Reviewed by Suzanna Nock
Hodder & Stoughton, 2002Find this book on Amazon
In the introduction, Gill Thorn says "for many women, a satisfying birth, easy or difficult, means retaining a sense of personal control. Losing the power to control your own life is something that cannot be put aside easily; and the resentment it leaves behind can be hard to get over."
Of the book's nine chapters, the first covers how childbirth has gone from being a normal part of life to where women today "submit to more and more intervention to avoid smaller and smaller risks". Another chapter investigates feelings and fear, risk and how we assess it. We are all affected - sometimes afflicted - by other people's emotional baggage; your mother, sister, friend, GP, midwife have had experiences that colour their attitudes and perception of risk.
Sadly, there was no mention of post-traumatic stress disorder in the very short section on previous traumatic births.
The chapter on birth choices lists home births first, which is "open to every woman, regardless of her age, medical history, or whether it is her first baby". Gill identifies the problems in getting a natural birth in hospital, and the role of AIMS in providing information and support. She also identifies some of the problems in arranging a home or water birth, and deals sympathetically with elective caesarean sections.
In 'Making it happen', the scenarios are very unrealistic, suggesting that all you need is to be "politely persistent" and all opposition will melt away. There is, however, a useful guide on affirming your rights and assertiveness techniques.
The chapter on preparations has more than the usual list for a hospital bag, as it includes a variety of other preparations, like getting film for your camera, and practicing labour and birth positions. She also looks at mental and physical preparations - how to manage your thoughts, perineal massage, breathing and relaxation as well as a useful list of reminders for birth partners.
The 'Birth Day' chapter includes going overdue and alternative therapies, natural birth, birth with technology and caesarean section (all with useful additional tips).

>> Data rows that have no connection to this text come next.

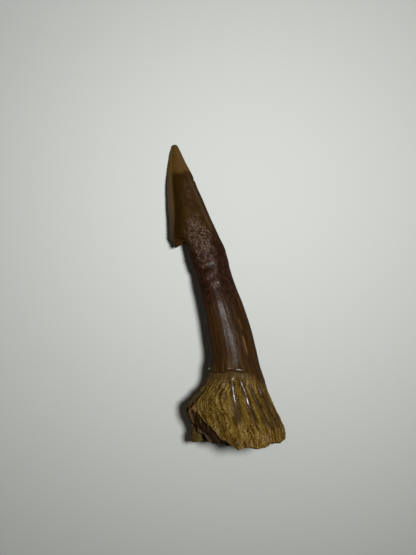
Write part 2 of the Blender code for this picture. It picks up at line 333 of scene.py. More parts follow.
def layDown(bm):
    # turned until root and tip reach equally low, then set where the frame has it; gives back how far from
    # the plan that is, along and across
    for _ in range(4):
        root = min((v.co for v in bm.verts if v.co.x < tooth["rootEnd"] * mm), key=lambda co: co.z)
        tip = min((v.co for v in bm.verts if v.co.x > tooth["bladeStart"] * mm), key=lambda co: co.z)
        turn = math.atan2(tip.z - root.z, tip.x - root.x)
        bmesh.ops.rotate(bm, cent=(0, 0, 0), matrix=Matrix.Rotation(turn, 3, "Y"), verts=bm.verts)
    low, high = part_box("rostral_tooth")
    xs, ys, zs = ([v.co[i] for v in bm.verts] for i in range(3))
    shift = (
        (low.x + high.x - min(xs) - max(xs)) / 2,
        (low.y + high.y - min(ys) - max(ys)) / 2,
        -min(zs) - tooth["restFlat"] * mm,
    )
    bmesh.ops.translate(bm, vec=shift, verts=bm.verts)
    return (max(xs) + shift[0]) / mm - tooth["tip"], shift[1] / mm


def readArray(data, key, *width):  # a number, or a vector of this width, for every vertex
    values = np.empty((len(data), *width), np.float32)
    data.foreach_get(key, values.ravel())
    return values.astype(float)


def speckle(points, size, seed):  # smooth noise from about -1 to 1 with lumps of this size
    scaled = points / size + seed * 7.3
    return np.array([noise.noise(point) for point in scaled.tolist()]) * 1.6


def bumps(s, height, size, seed):
    return height * speckle(s.place, size, seed)


def roundGrains(points, size):  # 1 on a grain, 0 in the gaps between
    spread = [noise.voronoi(point)[0] for point in (points / size).tolist()]
    return smooth(0.0, 0.35, np.array([near[1] - near[0] for near in spread]))


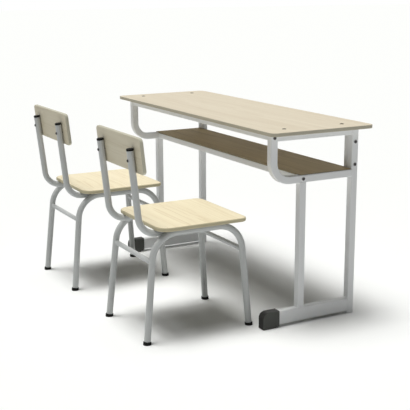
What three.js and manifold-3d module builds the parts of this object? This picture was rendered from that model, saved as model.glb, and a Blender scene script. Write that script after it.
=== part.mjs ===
import * as THREE from "three";
import { mergeVertices } from "three/addons/utils/BufferGeometryUtils.js";
import Module from "manifold-3d";

// A two-seat school desk with an under-shelf, and its two chairs.
// Millimetres, Z up. X runs along the desk, -Y is the sitters' side, the floor is z = 0.

const wasm = await Module();
wasm.setup();

// Desktop
const deskLength = 1200;
const deskDepth = 400;
const deskHeight = 666;
const topThickness = 12;
const topCornerRadius = 22;

// Side frames of square tube, each with a flat foot
const endOverhang = 55;
const frontOverhang = 30;
const rearOverhang = 24;
const frameTube = 25;
const frameWall = 1.5;
const frameCorner = 2.5;
const frameBendRadius = 60;
const shelfTubeHeight = 498;
const frontLegSetback = 125.5;
const footTubeHeight = 47;
const footLift = 9;
const footReach = 2.5;

// Plastic ends of the feet
const capLength = 64;
const capNose = 22;
const capWall = 2.5;
const capFrontRadius = 22;
const capToeRadius = 3;
const soleLength = 49;
const soleRise = 6;
const legPlate = 3;

// Rails, rear frame and shelf
const railTube = 20;
const railWall = 1.5;
const railCorner = 2;
const shelfThickness = 4.5;
const shelfPlay = 0.5;
const shelfInset = 2;
const shelfBearing = 7;
const nutDepth = 20;
const postNutWidth = 12;
const weldBite = 0.5;
const upperPostBoltHeight = 604;
const lowerPostBoltHeight = 527;

// Desk fasteners
const boltRadius = 3;
const boltHeadRadius = 5.5;
const boltHeadHeight = 3.5;
const boltReach = 17;
const topScrewRadius = 2.5;
const topScrewHeadRadius = 6.5;
const topScrewHeadDepth = 3.5;
const topScrewReach = 8;
const frontTopScrewInset = 86;
const rearTopScrewInset = 86;

// Chairs
const chairClearance = 48.5;
const chairSetback = 377;
const seatHeight = 377;
const seatWidth = 341;
const seatDepth = 322;
const seatThickness = 13;
const seatFrontRadius = 28;
const seatRearRadius = 42;
const backrestWidth = 345;
const backrestHeight = 115;
const backrestThickness = 12;
const backrestRadius = 14;
const backrestDrop = 16;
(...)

Gill discusses choice and control, but doesn't mention that you can ask to be attended by someone else, though she does point out that "you can refuse any treatment, but you cannot force her [the midwife] to treat you the way you want". It should also be said that you can ask for alternative treatments and are entitled (under the Patient's Charter) to ask for explanations of the benefits and risks of every treatment. Again, the dialogues seem rather idealistic, and could lead to unrealistic expectations of how a labouring woman may be treated.
The 'After Birth' chapter describes after-birth feelings, and includes information on post-caesarean recovery, sleep deprivation and partners. Gill suggests that you ask for a debriefing session before you leave hospital after a traumatic or complicated birth. However, health professionals may find it hard to take criticism.
The solution offered for a bad birth experience is to "go back to the midwives or consultant", which can take months; it may also not be appropriate to refer women back to the very people who hurt them. I would have preferred more suggestions for independent sources of help and support.
The section on complaining was too short and did not include useful information like the structure for making complaints, the review procedure and the role of the ombudsman.
The final chapter contains birth stories about home and hospital births, and independent midwives - all of which provide food for thought whatever your birth plans.
In the final analysis, I would give this book to my sister, but I would have to supplement it with a book on patients' rights (and the AIMS helpline number).